TT #1 Nicola Café on Rossio Square – I suppose it’s not any more expensive than other cafes on the square, but this art deco café is simply not worth the hassle. The coffee was average, the croissant was old, but the real reason to avoid it is the terrible service. I was the only customer, and I got a menu thrown at me and the waiter spoke to me like I was an idiot. He was awful and so was my entire experience here.
TT #2 Belem Tower – I already had a ticket because I bought the combo ticket at Jeronimos Monastery. If I hadn’t, I would’ve had a long line to wait in before I could enter. As it was, I walked right in and immediately saw, well, nothing. It’s not worth waiting in line, or even going inside. Very photogenic outside, but if you enter and climb up to the viewpoint, the view isn’t even that great. It’s much better to pay the 5 euros and climb the Discoveries Monument. Belem Tower is definitely not worth waiting in line for.

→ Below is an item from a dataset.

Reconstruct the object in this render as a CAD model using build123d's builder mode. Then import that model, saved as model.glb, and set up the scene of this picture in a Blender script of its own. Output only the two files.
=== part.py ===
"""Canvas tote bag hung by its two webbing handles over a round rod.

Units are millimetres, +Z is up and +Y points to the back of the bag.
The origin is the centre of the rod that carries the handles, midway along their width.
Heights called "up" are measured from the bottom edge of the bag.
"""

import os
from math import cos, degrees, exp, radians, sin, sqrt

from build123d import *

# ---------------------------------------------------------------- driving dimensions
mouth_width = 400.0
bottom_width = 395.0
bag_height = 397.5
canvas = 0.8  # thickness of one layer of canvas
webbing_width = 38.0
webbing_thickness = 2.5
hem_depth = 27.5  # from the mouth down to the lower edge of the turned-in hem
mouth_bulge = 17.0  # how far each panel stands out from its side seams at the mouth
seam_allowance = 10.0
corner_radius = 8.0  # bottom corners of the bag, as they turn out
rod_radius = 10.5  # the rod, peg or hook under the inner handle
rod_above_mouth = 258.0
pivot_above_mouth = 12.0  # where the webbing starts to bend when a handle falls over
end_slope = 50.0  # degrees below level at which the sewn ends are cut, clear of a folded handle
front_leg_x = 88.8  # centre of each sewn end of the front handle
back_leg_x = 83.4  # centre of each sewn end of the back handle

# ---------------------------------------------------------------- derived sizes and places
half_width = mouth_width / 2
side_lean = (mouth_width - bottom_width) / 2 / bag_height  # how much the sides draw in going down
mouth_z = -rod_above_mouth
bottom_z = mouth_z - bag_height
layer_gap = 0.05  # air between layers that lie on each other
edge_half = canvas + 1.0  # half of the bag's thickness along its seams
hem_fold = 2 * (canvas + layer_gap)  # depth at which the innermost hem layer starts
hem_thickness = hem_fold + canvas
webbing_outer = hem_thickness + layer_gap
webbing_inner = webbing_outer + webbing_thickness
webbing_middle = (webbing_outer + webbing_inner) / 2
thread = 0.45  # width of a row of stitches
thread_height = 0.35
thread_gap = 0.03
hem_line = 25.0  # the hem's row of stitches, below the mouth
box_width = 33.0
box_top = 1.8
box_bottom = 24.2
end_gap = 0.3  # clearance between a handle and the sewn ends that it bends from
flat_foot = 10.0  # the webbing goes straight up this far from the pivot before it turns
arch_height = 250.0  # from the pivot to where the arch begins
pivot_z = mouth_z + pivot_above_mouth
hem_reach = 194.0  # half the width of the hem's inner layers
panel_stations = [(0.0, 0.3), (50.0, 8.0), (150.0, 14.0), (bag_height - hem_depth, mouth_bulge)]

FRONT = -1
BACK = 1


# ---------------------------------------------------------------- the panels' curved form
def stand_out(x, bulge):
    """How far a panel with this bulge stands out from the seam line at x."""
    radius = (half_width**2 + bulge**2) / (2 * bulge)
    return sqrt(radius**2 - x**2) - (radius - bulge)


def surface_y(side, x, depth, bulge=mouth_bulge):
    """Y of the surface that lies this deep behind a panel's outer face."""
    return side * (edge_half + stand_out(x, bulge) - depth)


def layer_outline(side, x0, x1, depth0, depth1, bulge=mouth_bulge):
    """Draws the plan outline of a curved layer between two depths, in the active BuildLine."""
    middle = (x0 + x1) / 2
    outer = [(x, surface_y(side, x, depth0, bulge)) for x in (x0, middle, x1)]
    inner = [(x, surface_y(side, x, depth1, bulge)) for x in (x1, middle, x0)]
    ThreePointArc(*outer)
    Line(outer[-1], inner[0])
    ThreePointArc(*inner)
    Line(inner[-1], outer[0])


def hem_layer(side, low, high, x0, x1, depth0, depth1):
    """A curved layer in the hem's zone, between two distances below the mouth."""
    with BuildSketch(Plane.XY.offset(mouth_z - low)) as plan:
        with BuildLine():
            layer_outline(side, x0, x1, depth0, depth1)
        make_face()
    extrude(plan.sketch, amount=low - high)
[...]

TT #3 Pasteis de Belem – This icon of Lisbon across from Jeronimos Monastery is a huge cafeteria-like restaurant famous for their pastel de nata, or Pasteis de Belem egg custard tarts. And that’s exactly what they are. Egg custard tarts. I walked in. Had to sit in the last room for table service. I had egg tarts, good service, terrible coffee, and my life did not change one bit. I do not why so many people flock here to buy these tarts. If you really like these egg tarts, you can find them literally everywhere! Personally, the gelatinous texture kind of turned me off and I didn’t have them again. But it was cheap, and they serve a lot more than Pasteis de Belem. The spinach quiche was actually pretty good.